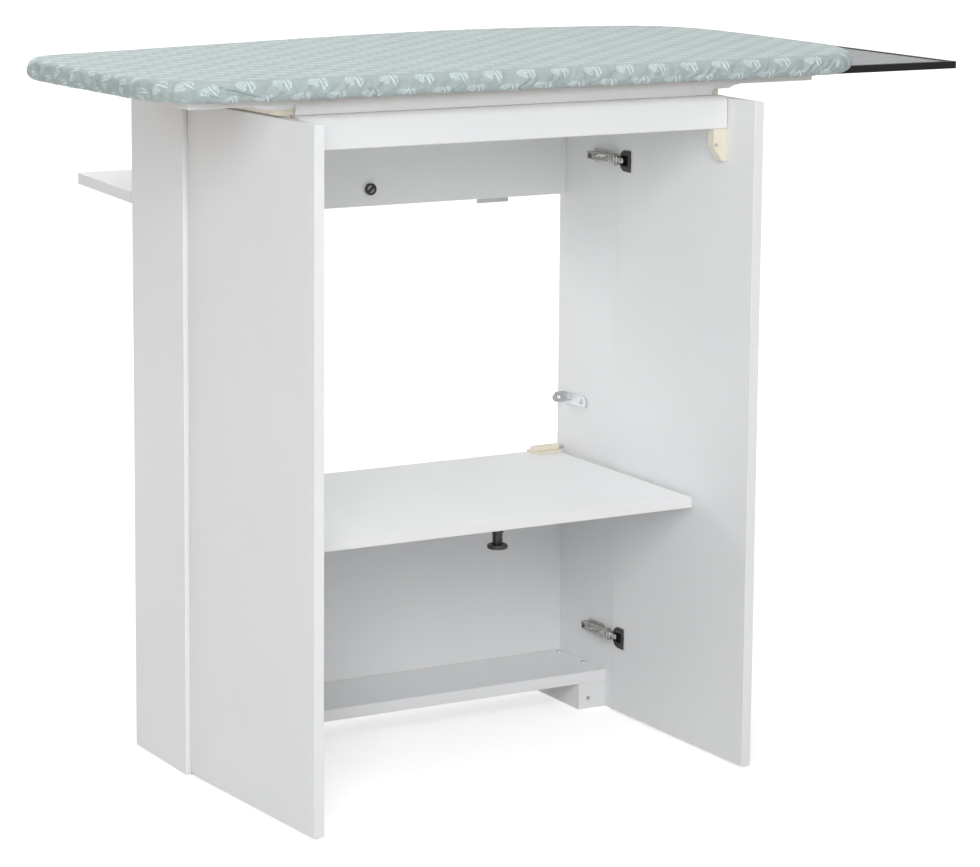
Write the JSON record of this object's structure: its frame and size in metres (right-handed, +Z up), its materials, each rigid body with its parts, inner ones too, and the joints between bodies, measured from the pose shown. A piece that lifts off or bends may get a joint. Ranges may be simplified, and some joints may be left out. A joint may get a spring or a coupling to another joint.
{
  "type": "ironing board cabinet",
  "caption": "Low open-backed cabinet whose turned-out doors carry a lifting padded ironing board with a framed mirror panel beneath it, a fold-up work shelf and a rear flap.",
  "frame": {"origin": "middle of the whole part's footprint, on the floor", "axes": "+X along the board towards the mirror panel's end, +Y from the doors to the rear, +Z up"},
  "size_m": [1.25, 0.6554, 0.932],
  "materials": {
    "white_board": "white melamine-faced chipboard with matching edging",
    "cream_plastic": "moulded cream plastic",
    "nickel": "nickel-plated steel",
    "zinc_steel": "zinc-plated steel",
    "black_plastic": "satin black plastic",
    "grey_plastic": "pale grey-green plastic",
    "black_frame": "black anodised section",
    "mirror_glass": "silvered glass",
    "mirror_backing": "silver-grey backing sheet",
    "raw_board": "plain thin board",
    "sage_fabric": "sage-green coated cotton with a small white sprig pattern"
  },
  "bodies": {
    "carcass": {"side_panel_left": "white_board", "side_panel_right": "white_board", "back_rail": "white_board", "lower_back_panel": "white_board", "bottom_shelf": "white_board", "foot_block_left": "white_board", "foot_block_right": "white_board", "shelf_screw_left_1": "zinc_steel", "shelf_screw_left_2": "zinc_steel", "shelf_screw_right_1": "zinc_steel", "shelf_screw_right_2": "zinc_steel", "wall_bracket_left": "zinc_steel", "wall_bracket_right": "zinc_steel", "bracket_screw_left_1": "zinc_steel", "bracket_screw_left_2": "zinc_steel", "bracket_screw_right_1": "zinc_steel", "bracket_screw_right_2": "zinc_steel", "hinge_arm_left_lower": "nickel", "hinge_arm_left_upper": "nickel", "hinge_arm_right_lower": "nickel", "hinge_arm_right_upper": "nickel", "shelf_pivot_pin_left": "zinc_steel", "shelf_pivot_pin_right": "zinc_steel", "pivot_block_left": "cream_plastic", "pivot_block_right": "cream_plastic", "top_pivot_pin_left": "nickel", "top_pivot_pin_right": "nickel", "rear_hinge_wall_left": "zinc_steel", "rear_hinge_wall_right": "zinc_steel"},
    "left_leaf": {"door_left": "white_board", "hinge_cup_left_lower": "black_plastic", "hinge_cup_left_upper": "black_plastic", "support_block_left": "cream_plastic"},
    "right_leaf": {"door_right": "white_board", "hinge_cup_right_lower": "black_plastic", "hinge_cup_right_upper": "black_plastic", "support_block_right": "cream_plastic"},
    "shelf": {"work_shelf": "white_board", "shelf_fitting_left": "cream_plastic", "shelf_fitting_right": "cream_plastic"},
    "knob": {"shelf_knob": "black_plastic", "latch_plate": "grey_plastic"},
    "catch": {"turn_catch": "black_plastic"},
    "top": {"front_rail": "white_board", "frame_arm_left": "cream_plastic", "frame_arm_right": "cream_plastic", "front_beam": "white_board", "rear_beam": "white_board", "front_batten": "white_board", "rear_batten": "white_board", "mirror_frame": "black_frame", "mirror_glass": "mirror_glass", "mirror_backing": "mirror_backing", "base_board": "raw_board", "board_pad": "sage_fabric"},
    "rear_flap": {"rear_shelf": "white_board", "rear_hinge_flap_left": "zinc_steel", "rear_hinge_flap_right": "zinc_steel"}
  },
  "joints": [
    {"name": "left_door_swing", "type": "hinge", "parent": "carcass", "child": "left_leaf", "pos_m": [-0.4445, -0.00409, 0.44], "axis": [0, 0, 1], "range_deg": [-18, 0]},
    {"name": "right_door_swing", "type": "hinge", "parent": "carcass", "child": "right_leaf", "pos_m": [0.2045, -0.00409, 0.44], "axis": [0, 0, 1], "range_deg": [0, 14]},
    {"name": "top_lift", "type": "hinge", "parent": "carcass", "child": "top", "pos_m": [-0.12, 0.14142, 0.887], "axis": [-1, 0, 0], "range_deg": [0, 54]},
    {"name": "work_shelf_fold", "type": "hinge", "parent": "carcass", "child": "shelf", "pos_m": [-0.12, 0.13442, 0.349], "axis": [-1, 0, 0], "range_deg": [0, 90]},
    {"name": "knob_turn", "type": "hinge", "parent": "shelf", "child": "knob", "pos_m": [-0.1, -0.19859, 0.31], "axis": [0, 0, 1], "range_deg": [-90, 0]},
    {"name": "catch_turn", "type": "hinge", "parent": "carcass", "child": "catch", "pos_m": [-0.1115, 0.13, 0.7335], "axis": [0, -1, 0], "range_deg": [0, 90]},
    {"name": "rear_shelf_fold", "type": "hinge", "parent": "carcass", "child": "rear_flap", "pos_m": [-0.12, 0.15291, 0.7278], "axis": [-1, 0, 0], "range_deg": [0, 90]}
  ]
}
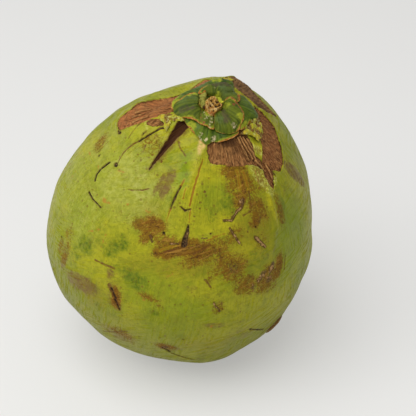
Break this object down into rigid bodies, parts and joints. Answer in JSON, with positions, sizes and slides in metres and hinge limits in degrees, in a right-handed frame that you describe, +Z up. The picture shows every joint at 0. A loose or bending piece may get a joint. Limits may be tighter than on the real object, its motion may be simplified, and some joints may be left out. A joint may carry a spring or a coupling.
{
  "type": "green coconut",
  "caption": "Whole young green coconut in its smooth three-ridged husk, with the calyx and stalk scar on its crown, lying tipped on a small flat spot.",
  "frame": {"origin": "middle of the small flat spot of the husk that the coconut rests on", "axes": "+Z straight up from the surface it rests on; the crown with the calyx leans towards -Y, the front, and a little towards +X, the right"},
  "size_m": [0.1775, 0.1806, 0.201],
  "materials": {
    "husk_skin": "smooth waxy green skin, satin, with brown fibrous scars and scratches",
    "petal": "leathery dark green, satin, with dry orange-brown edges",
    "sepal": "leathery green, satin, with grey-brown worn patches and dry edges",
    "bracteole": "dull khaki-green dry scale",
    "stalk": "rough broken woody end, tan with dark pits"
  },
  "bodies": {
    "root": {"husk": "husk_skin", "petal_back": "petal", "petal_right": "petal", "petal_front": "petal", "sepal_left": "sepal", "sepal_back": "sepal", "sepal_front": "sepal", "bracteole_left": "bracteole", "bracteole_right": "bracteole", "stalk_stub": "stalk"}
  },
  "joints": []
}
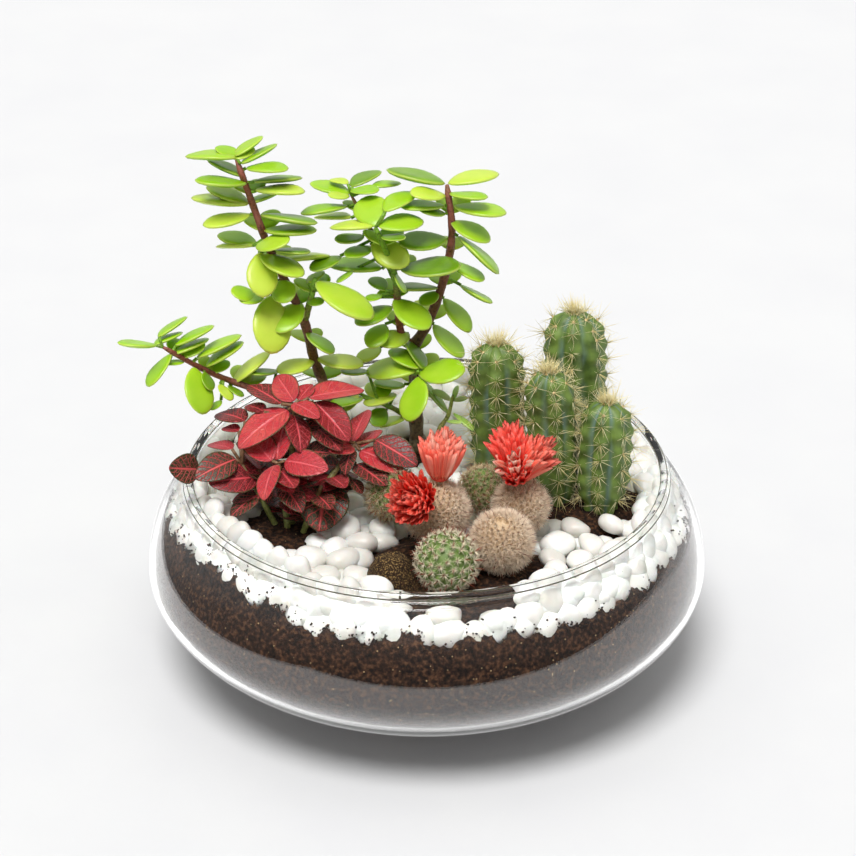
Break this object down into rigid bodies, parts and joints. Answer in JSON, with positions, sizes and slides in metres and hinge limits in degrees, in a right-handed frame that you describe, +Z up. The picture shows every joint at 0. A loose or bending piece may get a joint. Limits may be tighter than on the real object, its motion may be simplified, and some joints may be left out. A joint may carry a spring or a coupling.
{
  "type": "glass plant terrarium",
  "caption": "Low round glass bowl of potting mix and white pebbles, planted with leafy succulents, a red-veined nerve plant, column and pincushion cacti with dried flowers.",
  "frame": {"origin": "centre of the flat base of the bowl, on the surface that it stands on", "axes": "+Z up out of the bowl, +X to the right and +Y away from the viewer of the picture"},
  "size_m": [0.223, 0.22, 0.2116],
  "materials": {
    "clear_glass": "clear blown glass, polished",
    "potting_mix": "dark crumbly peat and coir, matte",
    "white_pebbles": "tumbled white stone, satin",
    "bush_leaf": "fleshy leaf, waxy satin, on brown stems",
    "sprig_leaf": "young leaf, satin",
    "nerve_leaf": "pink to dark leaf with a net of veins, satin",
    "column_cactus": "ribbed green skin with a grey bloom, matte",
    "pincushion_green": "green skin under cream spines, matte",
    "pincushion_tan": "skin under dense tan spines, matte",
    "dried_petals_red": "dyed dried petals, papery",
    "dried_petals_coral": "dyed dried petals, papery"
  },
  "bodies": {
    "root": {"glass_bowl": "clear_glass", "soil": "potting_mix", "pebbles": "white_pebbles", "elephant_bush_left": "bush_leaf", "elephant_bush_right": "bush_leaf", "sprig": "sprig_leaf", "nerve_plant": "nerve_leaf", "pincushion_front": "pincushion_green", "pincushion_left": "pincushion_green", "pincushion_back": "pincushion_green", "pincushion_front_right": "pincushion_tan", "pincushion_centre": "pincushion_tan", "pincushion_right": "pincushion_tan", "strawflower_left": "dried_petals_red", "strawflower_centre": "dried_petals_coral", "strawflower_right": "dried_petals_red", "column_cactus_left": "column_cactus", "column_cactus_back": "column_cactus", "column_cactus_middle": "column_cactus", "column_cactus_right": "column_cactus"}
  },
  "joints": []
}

**WRITTEN INSTRUCTION:**
Of the lines in the data above, how many contain the word "from"? Give only that figure.

**SOLUTION TO THIS TASK:**
4